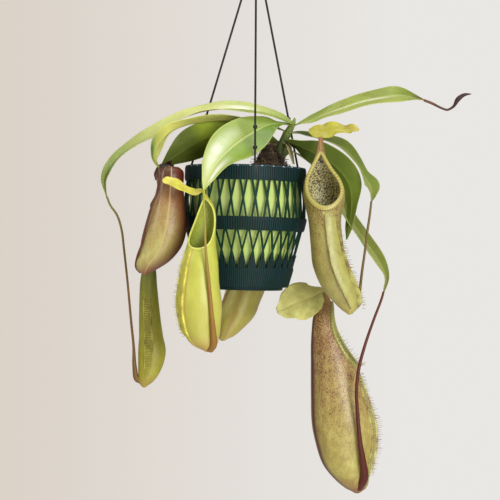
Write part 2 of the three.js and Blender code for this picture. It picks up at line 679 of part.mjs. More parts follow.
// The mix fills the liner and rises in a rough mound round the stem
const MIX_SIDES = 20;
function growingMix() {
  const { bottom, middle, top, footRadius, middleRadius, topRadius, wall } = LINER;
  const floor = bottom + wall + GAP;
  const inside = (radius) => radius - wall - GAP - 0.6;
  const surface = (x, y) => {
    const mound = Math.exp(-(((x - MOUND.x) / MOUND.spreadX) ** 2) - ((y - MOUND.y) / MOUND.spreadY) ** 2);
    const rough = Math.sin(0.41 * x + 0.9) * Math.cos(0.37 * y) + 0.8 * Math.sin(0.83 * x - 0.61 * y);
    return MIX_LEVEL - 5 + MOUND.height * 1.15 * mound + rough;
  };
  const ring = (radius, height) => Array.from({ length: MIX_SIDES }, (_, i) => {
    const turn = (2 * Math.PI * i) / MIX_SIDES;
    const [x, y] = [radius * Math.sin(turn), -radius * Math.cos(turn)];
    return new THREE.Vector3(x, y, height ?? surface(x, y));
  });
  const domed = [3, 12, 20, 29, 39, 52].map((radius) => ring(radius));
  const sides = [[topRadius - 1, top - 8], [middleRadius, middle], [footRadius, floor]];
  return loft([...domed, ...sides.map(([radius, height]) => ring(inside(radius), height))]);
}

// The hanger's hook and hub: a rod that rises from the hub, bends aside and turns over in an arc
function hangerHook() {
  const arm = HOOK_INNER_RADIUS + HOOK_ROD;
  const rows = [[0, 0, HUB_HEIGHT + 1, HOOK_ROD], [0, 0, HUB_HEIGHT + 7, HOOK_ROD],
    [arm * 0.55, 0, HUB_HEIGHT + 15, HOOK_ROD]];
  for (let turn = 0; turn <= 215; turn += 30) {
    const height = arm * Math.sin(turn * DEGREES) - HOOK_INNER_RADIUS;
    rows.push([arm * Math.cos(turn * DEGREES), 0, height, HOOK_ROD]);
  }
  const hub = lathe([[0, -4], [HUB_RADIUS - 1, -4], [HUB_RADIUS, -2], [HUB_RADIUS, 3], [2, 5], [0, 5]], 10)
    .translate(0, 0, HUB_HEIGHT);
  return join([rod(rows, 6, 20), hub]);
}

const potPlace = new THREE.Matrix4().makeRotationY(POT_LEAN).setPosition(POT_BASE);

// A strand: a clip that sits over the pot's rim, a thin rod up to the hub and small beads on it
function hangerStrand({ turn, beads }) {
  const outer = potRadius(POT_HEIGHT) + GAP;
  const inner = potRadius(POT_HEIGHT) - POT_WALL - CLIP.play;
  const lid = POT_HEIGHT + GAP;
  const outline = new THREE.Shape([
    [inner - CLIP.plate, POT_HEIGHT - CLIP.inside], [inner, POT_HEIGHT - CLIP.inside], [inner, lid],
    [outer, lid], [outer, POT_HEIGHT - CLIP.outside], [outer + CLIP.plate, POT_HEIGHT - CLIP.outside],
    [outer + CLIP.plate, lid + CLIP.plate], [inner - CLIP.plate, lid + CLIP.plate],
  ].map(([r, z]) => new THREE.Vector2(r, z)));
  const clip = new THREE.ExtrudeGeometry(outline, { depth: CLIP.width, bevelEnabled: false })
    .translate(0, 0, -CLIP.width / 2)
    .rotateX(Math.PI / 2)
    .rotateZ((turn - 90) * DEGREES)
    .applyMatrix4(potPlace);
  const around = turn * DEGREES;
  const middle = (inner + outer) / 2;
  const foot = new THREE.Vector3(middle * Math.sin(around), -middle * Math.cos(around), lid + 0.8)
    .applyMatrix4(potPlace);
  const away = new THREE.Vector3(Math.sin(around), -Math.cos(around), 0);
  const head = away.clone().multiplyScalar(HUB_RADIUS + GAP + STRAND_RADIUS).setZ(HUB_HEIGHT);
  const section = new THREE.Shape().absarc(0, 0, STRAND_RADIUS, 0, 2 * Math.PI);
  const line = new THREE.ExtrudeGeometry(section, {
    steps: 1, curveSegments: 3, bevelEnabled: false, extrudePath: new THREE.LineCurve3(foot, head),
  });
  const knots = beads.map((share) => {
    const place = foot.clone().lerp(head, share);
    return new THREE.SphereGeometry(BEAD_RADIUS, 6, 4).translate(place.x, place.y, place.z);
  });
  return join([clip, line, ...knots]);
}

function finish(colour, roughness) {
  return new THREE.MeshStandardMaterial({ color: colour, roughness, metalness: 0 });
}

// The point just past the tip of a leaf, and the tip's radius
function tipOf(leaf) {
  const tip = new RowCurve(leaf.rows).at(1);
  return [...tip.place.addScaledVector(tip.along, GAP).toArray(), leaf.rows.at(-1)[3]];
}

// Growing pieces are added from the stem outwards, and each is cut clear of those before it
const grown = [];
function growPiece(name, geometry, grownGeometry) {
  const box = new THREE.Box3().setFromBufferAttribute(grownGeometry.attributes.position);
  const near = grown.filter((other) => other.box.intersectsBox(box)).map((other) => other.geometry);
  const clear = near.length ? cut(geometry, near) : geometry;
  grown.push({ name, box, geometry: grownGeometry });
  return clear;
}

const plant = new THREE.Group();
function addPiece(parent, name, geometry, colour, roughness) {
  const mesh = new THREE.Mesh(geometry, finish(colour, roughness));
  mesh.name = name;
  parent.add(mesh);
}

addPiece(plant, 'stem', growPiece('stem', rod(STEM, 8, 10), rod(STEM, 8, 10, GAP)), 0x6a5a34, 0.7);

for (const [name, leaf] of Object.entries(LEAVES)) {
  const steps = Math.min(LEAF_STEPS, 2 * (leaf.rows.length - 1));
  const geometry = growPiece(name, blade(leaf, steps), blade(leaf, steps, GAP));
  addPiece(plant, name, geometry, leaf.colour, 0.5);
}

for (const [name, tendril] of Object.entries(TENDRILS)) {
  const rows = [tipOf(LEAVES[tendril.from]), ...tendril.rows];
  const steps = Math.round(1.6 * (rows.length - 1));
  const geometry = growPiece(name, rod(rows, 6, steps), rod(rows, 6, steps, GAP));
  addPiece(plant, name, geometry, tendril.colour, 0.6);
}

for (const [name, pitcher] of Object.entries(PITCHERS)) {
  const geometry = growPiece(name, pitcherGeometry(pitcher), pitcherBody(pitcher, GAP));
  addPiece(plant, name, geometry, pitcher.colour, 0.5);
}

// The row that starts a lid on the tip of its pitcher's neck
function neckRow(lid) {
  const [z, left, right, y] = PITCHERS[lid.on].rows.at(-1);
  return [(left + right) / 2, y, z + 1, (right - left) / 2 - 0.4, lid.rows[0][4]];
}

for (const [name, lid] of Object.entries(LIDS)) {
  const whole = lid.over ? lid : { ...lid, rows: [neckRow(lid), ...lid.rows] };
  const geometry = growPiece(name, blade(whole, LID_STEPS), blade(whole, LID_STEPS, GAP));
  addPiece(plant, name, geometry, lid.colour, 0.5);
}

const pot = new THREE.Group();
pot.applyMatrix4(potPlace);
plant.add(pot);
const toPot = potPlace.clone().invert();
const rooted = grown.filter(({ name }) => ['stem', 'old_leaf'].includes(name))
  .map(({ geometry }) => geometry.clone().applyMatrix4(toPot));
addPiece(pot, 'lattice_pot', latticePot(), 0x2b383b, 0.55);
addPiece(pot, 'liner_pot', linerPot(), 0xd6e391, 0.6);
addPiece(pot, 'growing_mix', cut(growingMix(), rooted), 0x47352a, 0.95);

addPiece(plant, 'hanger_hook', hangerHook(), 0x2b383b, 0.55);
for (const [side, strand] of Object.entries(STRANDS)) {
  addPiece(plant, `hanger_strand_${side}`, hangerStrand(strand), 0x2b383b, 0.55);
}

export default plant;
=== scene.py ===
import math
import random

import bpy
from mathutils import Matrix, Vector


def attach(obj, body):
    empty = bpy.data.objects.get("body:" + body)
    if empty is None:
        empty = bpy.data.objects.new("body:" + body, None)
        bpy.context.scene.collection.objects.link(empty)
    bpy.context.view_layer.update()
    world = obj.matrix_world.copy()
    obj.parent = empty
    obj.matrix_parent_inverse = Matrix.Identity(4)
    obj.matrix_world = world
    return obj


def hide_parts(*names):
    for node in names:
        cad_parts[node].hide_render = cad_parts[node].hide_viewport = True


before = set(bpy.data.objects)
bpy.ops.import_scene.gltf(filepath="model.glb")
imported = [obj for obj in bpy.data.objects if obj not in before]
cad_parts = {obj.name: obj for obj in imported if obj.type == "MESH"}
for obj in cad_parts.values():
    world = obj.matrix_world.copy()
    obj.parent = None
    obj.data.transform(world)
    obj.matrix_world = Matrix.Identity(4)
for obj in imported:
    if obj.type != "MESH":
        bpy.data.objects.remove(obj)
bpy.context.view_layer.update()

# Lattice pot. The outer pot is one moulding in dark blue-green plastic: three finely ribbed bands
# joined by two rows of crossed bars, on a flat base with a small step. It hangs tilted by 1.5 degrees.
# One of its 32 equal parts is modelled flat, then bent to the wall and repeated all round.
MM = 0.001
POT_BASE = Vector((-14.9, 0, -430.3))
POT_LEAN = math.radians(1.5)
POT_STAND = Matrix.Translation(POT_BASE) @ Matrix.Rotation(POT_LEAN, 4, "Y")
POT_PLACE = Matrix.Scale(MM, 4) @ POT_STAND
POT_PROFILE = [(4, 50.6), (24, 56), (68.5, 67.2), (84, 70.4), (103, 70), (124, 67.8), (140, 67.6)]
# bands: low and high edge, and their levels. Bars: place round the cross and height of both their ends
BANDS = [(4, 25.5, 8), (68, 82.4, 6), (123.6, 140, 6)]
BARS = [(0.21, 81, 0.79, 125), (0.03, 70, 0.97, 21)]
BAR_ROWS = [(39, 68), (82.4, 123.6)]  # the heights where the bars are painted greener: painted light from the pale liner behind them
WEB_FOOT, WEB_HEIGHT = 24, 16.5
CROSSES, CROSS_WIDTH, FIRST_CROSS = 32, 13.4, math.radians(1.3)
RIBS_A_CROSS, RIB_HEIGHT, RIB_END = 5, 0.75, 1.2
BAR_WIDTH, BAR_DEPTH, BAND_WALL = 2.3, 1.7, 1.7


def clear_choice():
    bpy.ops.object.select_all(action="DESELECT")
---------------
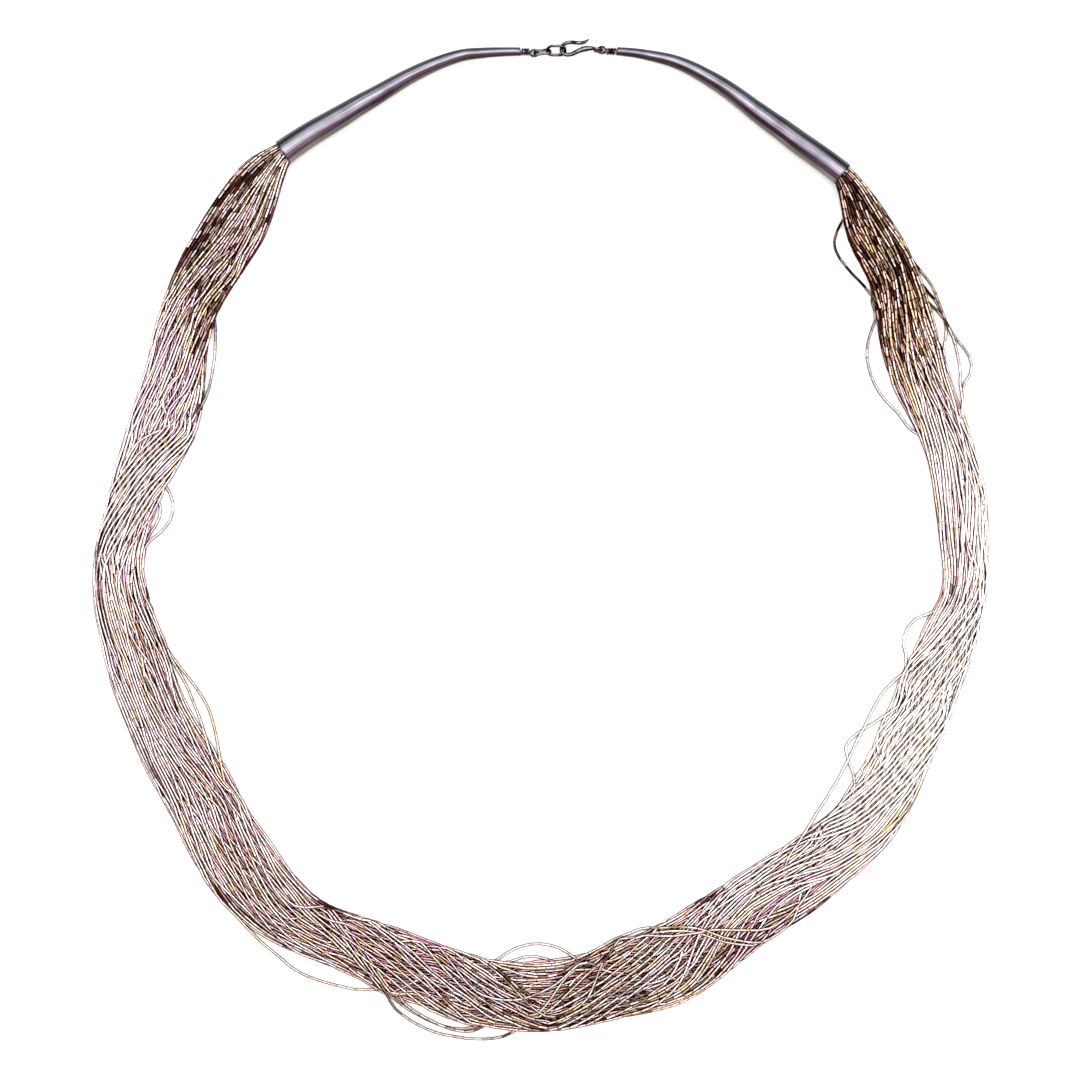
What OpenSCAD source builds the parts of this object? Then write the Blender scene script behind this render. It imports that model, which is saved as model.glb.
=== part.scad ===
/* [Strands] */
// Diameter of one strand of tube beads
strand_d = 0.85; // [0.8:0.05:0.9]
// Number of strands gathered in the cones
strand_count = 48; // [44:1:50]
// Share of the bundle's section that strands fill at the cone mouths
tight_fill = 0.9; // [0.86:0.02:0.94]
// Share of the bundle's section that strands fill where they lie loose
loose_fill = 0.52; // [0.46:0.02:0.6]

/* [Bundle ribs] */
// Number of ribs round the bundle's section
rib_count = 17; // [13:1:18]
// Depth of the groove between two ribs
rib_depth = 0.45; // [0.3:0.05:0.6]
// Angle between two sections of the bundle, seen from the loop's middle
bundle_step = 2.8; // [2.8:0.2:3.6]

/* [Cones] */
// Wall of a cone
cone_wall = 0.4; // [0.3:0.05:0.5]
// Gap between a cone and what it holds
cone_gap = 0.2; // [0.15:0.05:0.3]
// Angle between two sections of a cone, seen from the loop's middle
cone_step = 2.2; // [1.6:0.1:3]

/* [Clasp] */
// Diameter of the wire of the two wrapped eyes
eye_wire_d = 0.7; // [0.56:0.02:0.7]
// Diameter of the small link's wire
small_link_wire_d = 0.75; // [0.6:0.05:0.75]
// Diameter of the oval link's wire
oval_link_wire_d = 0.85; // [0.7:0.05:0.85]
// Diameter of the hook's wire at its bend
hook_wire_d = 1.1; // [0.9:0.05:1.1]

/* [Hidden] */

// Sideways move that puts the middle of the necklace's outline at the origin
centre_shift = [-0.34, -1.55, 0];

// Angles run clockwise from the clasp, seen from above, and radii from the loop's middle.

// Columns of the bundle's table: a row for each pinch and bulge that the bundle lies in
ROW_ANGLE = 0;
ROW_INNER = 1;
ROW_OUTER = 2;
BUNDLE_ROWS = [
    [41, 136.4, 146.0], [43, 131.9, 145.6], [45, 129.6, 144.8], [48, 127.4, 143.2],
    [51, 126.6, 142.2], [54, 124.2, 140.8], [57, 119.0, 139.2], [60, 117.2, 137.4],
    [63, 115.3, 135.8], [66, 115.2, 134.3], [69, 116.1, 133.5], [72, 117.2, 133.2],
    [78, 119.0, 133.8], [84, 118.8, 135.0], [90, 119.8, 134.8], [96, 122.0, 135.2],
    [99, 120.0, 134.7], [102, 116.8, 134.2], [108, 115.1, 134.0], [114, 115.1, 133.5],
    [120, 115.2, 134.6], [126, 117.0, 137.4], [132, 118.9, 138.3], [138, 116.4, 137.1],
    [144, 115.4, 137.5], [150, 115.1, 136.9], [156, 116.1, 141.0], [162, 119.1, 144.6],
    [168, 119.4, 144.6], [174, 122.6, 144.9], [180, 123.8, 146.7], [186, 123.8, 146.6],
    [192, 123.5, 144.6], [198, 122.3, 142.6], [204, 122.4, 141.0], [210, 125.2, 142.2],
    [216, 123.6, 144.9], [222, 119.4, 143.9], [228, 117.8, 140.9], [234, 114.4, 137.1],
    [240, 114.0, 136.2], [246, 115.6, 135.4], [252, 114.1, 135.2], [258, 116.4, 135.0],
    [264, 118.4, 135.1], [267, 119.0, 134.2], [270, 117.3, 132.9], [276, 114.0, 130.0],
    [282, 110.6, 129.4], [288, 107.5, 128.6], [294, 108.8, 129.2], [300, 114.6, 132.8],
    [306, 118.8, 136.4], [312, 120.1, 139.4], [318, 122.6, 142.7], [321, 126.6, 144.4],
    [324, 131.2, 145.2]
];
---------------
Problem to work on » Extract the lines of the preceding material that run from the line with "addPiece(plant, 'hanger_hook', hangerHook(), 0x2b383b, 0.55);" through the line with "before = set(bpy.data.objects)", inclusive, reproducing them exactly and adding nothing.

Correct answer »
addPiece(plant, 'hanger_hook', hangerHook(), 0x2b383b, 0.55);
for (const [side, strand] of Object.entries(STRANDS)) {
  addPiece(plant, `hanger_strand_${side}`, hangerStrand(strand), 0x2b383b, 0.55);
}

export default plant;
=== scene.py ===
import math
import random

import bpy
from mathutils import Matrix, Vector


def attach(obj, body):
    empty = bpy.data.objects.get("body:" + body)
    if empty is None:
        empty = bpy.data.objects.new("body:" + body, None)
        bpy.context.scene.collection.objects.link(empty)
    bpy.context.view_layer.update()
    world = obj.matrix_world.copy()
    obj.parent = empty
    obj.matrix_parent_inverse = Matrix.Identity(4)
    obj.matrix_world = world
    return obj


def hide_parts(*names):
    for node in names:
        cad_parts[node].hide_render = cad_parts[node].hide_viewport = True


before = set(bpy.data.objects)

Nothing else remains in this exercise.